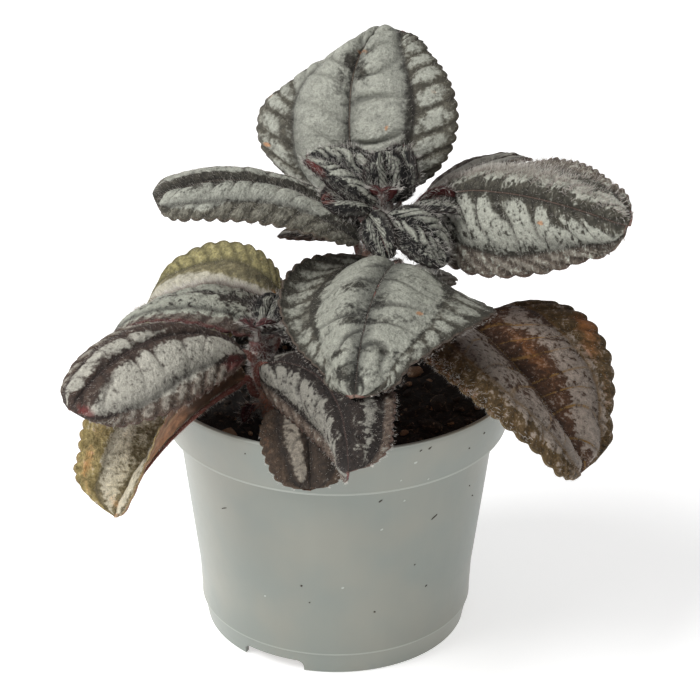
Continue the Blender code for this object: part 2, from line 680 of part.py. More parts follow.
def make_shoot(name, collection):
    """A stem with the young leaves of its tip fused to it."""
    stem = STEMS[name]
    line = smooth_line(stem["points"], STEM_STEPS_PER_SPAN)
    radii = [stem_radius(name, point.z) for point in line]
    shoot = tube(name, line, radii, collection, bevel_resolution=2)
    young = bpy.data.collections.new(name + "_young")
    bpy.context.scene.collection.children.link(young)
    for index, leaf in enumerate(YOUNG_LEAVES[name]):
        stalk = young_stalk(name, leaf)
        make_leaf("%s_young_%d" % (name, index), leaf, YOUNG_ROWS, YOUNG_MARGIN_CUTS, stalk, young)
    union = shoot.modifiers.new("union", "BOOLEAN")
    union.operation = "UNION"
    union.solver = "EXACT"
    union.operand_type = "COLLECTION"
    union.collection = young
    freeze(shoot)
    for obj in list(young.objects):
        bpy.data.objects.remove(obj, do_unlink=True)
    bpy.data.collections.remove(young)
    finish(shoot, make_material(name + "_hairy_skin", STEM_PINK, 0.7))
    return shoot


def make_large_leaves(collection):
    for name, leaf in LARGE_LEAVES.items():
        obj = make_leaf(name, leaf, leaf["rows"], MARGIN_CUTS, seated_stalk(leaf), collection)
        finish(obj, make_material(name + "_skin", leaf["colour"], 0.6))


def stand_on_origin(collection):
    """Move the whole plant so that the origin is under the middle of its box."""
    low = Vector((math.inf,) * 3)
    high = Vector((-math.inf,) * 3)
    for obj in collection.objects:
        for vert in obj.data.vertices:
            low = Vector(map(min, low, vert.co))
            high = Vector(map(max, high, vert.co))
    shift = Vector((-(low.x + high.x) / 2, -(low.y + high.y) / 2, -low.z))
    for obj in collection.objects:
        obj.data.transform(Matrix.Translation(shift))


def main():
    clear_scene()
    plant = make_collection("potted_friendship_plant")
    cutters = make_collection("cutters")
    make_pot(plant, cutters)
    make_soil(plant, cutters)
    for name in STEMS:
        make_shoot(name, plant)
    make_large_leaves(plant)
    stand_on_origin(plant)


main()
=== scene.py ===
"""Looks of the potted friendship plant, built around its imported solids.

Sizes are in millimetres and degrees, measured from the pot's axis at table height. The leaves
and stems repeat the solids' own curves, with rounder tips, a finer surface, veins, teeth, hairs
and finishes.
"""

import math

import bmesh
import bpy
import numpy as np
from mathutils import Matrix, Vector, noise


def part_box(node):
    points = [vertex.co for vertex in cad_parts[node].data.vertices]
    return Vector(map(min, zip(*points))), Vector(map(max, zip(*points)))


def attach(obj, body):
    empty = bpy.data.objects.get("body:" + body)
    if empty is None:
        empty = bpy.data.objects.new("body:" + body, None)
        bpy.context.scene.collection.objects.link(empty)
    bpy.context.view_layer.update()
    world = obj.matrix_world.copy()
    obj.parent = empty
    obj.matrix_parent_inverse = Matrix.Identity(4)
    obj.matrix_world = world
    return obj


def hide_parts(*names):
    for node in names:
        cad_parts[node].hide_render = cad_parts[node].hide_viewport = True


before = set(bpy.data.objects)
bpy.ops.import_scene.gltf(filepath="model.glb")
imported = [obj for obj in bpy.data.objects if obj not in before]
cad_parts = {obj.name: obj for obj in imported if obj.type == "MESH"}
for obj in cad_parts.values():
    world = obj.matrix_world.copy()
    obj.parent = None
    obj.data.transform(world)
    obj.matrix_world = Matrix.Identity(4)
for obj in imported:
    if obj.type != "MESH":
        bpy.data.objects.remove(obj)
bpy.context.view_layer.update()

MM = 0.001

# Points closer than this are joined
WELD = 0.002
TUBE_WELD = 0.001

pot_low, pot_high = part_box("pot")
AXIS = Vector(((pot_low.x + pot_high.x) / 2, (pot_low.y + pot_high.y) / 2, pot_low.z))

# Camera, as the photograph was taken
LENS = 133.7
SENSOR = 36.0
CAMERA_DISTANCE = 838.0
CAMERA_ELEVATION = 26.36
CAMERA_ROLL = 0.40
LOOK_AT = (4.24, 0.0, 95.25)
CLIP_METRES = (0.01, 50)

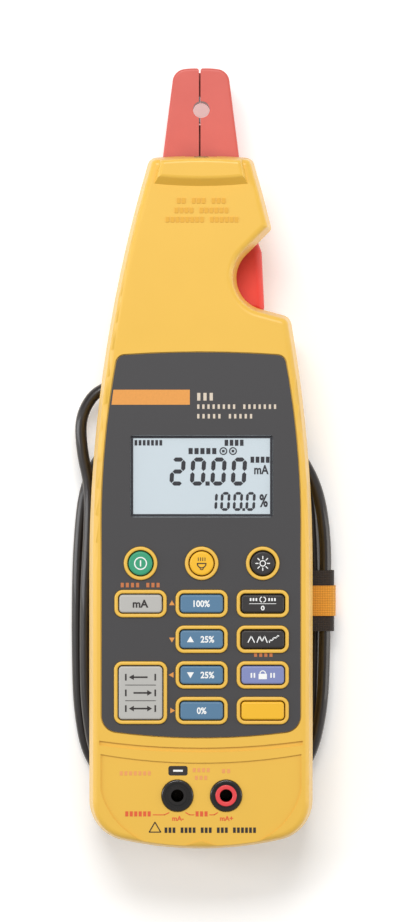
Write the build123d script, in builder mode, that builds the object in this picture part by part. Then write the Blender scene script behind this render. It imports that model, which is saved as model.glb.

* * *

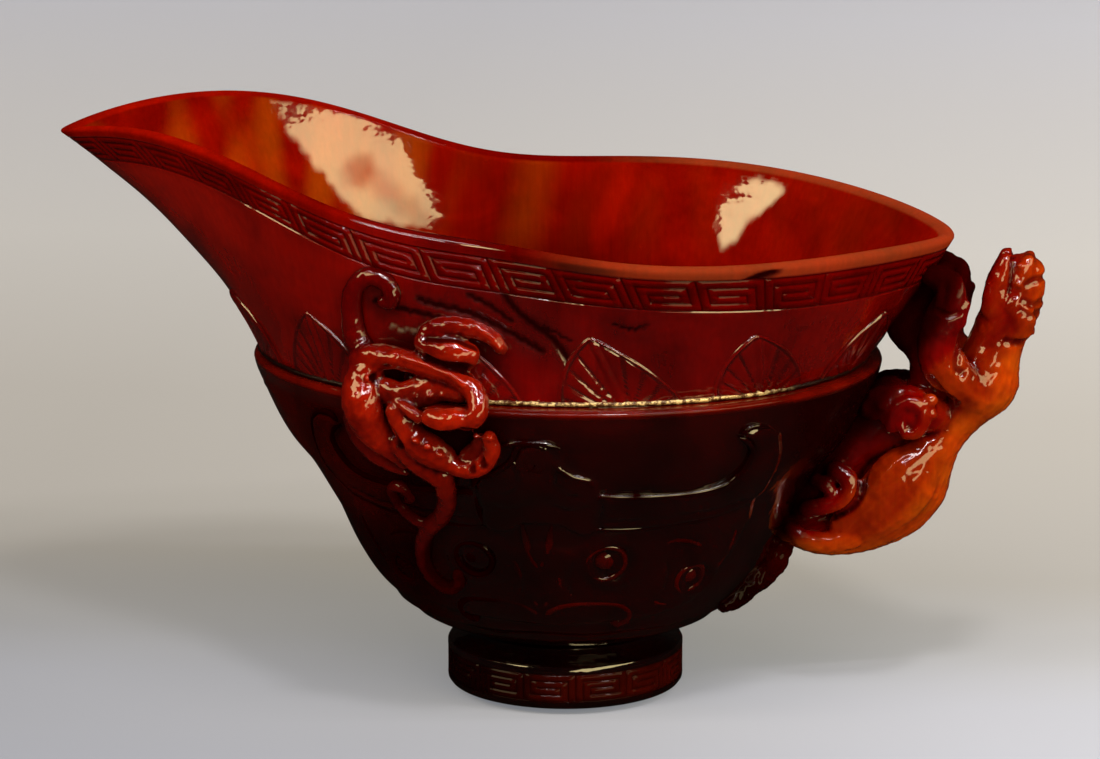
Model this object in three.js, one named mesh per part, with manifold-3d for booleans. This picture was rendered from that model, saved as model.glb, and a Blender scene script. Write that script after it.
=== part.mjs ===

* * *

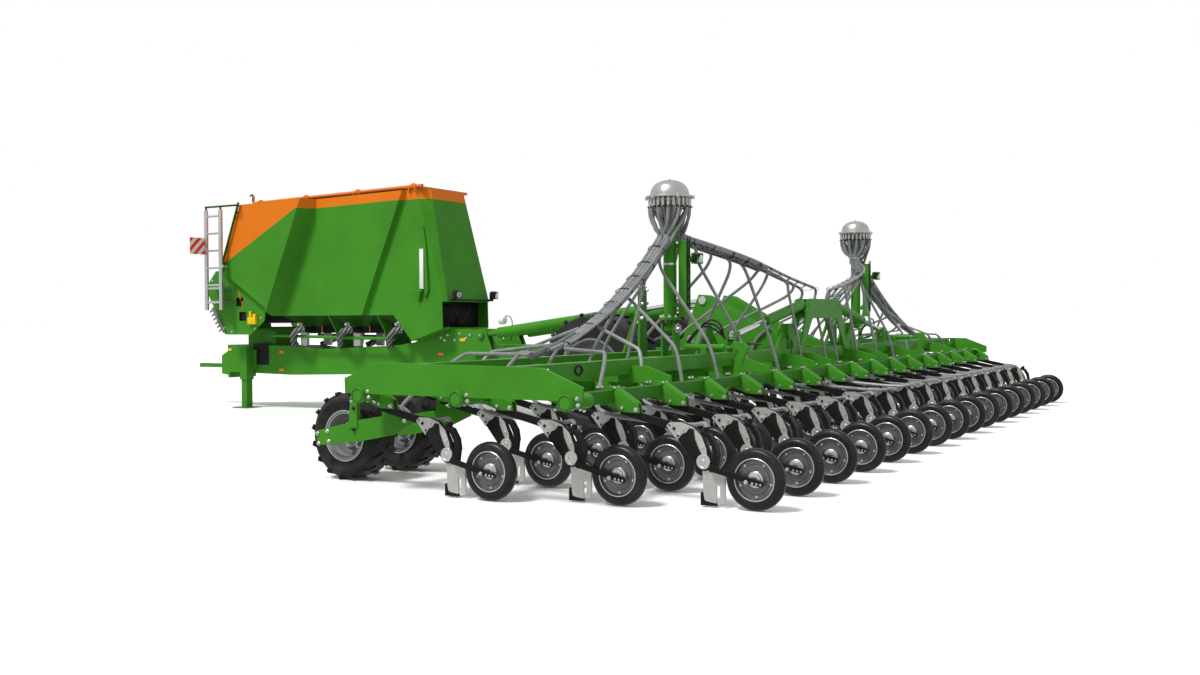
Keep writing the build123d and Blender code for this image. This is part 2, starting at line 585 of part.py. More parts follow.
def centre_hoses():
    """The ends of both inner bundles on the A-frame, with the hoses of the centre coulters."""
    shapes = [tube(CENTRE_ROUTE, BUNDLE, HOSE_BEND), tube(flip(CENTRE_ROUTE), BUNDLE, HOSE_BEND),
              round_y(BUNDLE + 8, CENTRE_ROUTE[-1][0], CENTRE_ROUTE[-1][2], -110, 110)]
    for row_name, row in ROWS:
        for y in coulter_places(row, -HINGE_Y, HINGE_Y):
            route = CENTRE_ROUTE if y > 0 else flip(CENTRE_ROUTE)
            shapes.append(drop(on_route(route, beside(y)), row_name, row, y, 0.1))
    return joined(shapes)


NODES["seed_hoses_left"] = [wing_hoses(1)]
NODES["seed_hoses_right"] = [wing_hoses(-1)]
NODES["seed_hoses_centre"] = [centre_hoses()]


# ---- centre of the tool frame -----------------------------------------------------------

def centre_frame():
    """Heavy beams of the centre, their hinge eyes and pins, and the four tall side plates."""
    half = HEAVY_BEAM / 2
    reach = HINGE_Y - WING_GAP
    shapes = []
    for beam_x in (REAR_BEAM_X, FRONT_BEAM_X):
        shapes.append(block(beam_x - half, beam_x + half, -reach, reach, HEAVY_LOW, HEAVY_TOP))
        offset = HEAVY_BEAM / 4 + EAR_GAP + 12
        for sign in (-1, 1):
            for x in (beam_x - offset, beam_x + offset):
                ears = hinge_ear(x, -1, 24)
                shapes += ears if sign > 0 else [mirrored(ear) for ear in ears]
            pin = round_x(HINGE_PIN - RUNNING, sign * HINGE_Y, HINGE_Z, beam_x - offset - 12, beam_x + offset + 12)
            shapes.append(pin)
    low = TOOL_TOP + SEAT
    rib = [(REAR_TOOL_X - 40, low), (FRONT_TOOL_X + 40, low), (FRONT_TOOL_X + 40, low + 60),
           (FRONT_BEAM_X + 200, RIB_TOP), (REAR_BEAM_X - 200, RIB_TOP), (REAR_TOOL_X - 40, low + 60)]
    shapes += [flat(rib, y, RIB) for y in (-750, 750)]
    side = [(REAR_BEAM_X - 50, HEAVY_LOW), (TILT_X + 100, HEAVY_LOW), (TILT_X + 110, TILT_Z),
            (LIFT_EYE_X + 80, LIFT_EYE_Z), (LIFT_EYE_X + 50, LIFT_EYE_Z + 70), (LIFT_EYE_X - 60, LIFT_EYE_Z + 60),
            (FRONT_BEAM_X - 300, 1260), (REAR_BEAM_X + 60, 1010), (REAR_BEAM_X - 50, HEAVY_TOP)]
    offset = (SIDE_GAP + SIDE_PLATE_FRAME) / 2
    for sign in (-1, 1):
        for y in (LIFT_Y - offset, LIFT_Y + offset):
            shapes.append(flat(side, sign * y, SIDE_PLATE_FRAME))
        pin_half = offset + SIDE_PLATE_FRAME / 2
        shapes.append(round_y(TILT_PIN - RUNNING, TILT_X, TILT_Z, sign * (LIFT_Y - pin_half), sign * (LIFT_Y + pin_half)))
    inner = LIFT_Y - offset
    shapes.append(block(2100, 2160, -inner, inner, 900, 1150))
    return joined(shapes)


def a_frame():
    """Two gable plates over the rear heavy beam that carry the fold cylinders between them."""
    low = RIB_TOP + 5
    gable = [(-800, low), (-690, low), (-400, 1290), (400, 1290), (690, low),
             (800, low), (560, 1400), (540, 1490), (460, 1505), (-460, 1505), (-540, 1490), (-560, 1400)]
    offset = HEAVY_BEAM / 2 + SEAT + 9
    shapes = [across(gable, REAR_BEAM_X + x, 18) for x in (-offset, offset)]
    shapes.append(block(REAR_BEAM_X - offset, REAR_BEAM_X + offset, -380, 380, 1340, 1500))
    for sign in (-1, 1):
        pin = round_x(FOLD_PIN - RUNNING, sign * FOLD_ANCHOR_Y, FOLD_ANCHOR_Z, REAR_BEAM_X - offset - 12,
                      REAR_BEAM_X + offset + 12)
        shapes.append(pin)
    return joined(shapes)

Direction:
Begin at the line that has "make_soil(plant, cutters)"; stop after the line that has "TUBE_WELD = 0.001". Copy every line in that span exactly.

Task response:
    make_soil(plant, cutters)
    for name in STEMS:
        make_shoot(name, plant)
    make_large_leaves(plant)
    stand_on_origin(plant)


main()
=== scene.py ===
"""Looks of the potted friendship plant, built around its imported solids.

Sizes are in millimetres and degrees, measured from the pot's axis at table height. The leaves
and stems repeat the solids' own curves, with rounder tips, a finer surface, veins, teeth, hairs
and finishes.
"""

import math

import bmesh
import bpy
import numpy as np
from mathutils import Matrix, Vector, noise


def part_box(node):
    points = [vertex.co for vertex in cad_parts[node].data.vertices]
    return Vector(map(min, zip(*points))), Vector(map(max, zip(*points)))


def attach(obj, body):
    empty = bpy.data.objects.get("body:" + body)
    if empty is None:
        empty = bpy.data.objects.new("body:" + body, None)
        bpy.context.scene.collection.objects.link(empty)
    bpy.context.view_layer.update()
    world = obj.matrix_world.copy()
    obj.parent = empty
    obj.matrix_parent_inverse = Matrix.Identity(4)
    obj.matrix_world = world
    return obj


def hide_parts(*names):
    for node in names:
        cad_parts[node].hide_render = cad_parts[node].hide_viewport = True


before = set(bpy.data.objects)
bpy.ops.import_scene.gltf(filepath="model.glb")
imported = [obj for obj in bpy.data.objects if obj not in before]
cad_parts = {obj.name: obj for obj in imported if obj.type == "MESH"}
for obj in cad_parts.values():
    world = obj.matrix_world.copy()
    obj.parent = None
    obj.data.transform(world)
    obj.matrix_world = Matrix.Identity(4)
for obj in imported:
    if obj.type != "MESH":
        bpy.data.objects.remove(obj)
bpy.context.view_layer.update()

MM = 0.001

# Points closer than this are joined
WELD = 0.002
TUBE_WELD = 0.001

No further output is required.